Sometimes it is more difficult to write about perfumes I’ve lived with and loved for a long time, than about those I’ve just discovered. I’ve been longing to write about
Zen for about as long as I’ve been writing
Fragrance Bouquet, but something inside me has been making me hold back, always deciding to postpone a review for a later date. Perhaps it is fear of not being able to express my love for it; maybe it’s fear of being unable to describe it. Or perhaps it is the peculiar feeling I have of being unable to touch it, because I have never been able to truly own
Zen anyway. It sits there on my dresser, wallowing in my love and admiration, not waiting to be picked – content in only rarely demanding to. And I, I have to wait till it calls me. The rest of my fragrances are mine, loved possessions I feel I can pick up almost thoughtlessly at any given time, because they are both mine and part of myself. With
Zen, I have to be summoned.
But now, I feel cannot postpone the review any longer. I guess I have not been following fragrance news very closely, because it was only during my recent trip to Paris that I found that
Zen has been discontinued.
“Discontinued?” I asked at
Shiseido, crestfallen.
“Yes, it is gone, a new one is coming in September!” the answer came. Sure enough, when I came back home I confirmed it is nowhere to be found. A cursory look through the international WebPages of
Shiseido just confused me, with some listing it as part of the fragrance line while others do not. For now, all I can do to comfort myself is write a little tribute to this difficult love of mine, this love that refuses to be tamed, shunning my affections with haughtiness. That, and wait for the tidings September will bring, of course.
In 1964,
Shiseido released the original
Zen,
Zen Classic. In 2000, almost four decades later, they decided to completely reformulate it. It was meant to be a fragrance for the new millennium. In a time when the stressors of society seemed to be at an ultimate height and with technology making unprecedented leaps into a future that at the time seemed rather frantic,
Zen came with a very ambitious vision: to center the wearer, to make them look deep in their hearts. To find inner strength and beauty, enabling them thus to be at peace with the world around them. To vivify the heart, prompting it to reach to others with kindness and purity. With never before used notes such as Space Rose, special ingredients such as Kyara wood and Modified Valerian Oil (both meant to decrease stress and induce feelings of calm and focus) as well as a flacon modeled after two hands gently clasped together in white to encompass all colors, it is obvious that a lot of thought and care went into
every stage of creating this perfume. What happened in seven years? Why take away something that clearly required so much effort to create? Excuse me while I lament the loss of a favorite...

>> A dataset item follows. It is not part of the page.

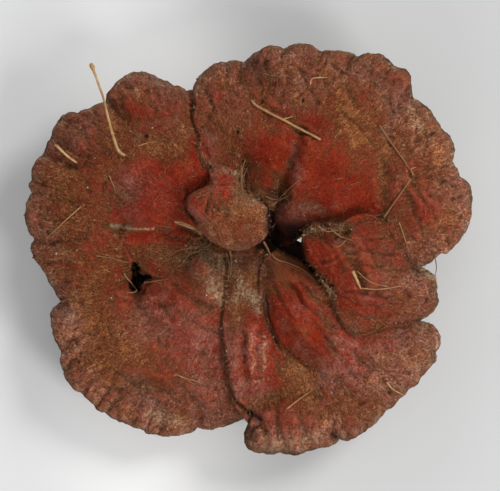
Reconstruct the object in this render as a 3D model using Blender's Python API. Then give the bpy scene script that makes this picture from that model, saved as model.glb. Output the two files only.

And yes, despite its difficult character,
Zen has been a favorite of mine. Lacking the richness and complexity of a masterpiece, yes, but still a favorite. Deconstructing it is not an option:
Zen is an amalgam of sights, sounds and smells. The heavy rustle of a kimono, austere, reserved. Then the playful, happy song of the melting snow forming a quick stream over rounded stones come springtime. Bamboo whispering in the breeze, while sappy greens are being cut with a machete, the watery scent of

their fresh juices mingling with that of its metallic edge. Spiciness with a complete lack of warmth - a spirit burning incense. Solitude. There are no tools of seduction here.
Unlike anything I’d ever smelled before, Zen smells to me today as unique as it did the first time I ever sprayed it on my skin. Out of this world. In one word, futuristic: as shocking and beautiful as a
Hussein Chalayan dress. Mossy, spicy and woody at the same time,
Zen has all the right ingredients to make me feel as though I am in a Japanese garden. Yet, I do not feel self-contemplating when I wear it. Instead,
Zen makes me assume all the qualities it has itself: Aloofness, detachment and quiet forcefulness.